The upper floor of the Pool House at Kitengela Glass, near Ongata Rongai.

Photo credit: John Fox | Nation Media Group

My last article in this column was about places associated with three famous women: Karen Blixen, Elspeth Huxley and Joy Adamson. This one begins with a story about another woman, less internationally famous, Nani Croze – an artist whose stained-glass work can be seen in many buildings in Nairobi.

Not so long ago, I visited her place to see the transformation her son, Anselm, has achieved since taking over the management of Kitengela Glass. We had lunch in the Glasstronomique Café, watched the glass blowing at the foundry, walked through Nani’s Wonderland of fairy tale buildings and sculptures, browsed the gallery of Nani’s art, visited the amazing shop with recycled blown glass – dalle de verre tables, vases, goblets, tumblers, beads, tableware, lamps and chandeliers. But we didn’t see the accommodation that is available.

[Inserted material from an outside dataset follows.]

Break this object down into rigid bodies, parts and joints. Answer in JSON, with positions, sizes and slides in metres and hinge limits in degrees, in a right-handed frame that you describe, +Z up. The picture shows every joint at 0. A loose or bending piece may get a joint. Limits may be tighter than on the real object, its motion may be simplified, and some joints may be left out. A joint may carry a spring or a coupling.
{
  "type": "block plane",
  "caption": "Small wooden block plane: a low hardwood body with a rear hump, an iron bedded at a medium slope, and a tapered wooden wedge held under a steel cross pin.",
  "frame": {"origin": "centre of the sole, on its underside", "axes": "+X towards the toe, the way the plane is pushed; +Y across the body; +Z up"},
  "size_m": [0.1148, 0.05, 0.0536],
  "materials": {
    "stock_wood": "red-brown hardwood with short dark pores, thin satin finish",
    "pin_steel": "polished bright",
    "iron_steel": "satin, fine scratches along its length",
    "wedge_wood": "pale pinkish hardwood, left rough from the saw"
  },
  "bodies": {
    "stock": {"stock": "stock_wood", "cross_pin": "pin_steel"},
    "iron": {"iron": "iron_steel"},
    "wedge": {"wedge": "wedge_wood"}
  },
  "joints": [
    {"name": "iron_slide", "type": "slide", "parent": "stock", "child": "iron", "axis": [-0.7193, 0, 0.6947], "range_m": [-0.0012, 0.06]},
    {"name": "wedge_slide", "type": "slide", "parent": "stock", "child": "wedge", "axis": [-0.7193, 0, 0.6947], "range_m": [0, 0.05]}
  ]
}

 There are five houses at Kitengela Glass – all intriguingly of eccentric architecture and unusual interior design. So, we thought Helen, my niece, would enjoy a visit, particularly if we stayed the night. We booked the Pool House, which has two bedrooms. As we drove the mainly rough road from Ongata Rongai, Helen said, as so many must have said before her, ‘For a place that makes and sells glassware, how on earth do they make sure that a lot of it doesn’t get broken before it reaches the tarmac?’

As to Helen’s reaction when we actually arrived at Kitengela Glass, I am going to use a word I haven’t used before – enthralled. Yes, that’s what she was – enthralled. This is how she described it herself in the blog she was writing every night of her holiday here: ‘My goodness, what an experience; everywhere you looked, there was unfettered creativity.’

Nani's Wonderland 

There was time to walk round before checking into our cottage. I can’t do better than use Helen’s own words again. ‘We entered Nani’s Wonderland. It is a collection of Hobbit-style cottages, hewn out of the rocky hillside and constructed of concrete, mosaic and mirror glass. There were winding paths and zany sculptures. It was as if we had entered a dream world. It was how Alice in Wonderland must have felt when she dreamt she had fallen down a rabbit hole. Everywhere, there was beauty and creativity.’

When she saw the Pool House we would be staying in, she was even more excited. ‘It was like a very up-market cave,’ she said, ‘built within the rocks.’ In the main room, the floors were made of polished concrete with insets of mosaic glass. The ceiling had blown glass spheres of different colours. To reach her bedroom, Helen took a spiral staircase, with mosaic glass treads that matched the windows.

 We had a sundowner on the patio that had a view overlooking the Nairobi National Park, and we had some interesting visitors. First, there was a peacock that stayed with us until joined by a couple of playful monkeys. At night, we heard the muffled roar of a lion and the whoops of hyenas. In the morning, the peacock came again as we were eating breakfast. We didn’t need to use the catapult we had been armed with to ward off the scavenging baboons.

 The house Helen used to have, a manor house in Lincolnshire in the UK, was full of art, artefacts, furniture and fabrics from China. When I visited it, I thought of the late Alan Donovan’s African Heritage House that is similarly full of art, artefacts, furniture and fabrics – but all, of course, from Africa. I knew that was a place to take her.

African Heritage

 Friend of Joseph Murumbi, Kenya’s second Vice President, co-founder with him of African Heritage, collector of African art from all over the continent, Alan Donovan left the house he loved – the house built like an African mud palace and overlooking the Nairobi National Park – he left it as a superb gallery of the kind of art he collected, displayed and promoted. Certainly, Helen loved being there. ‘There were artefacts everywhere you looked,’ she said, ‘beautifully displayed. No bit of wall was left bare. Wonderful.’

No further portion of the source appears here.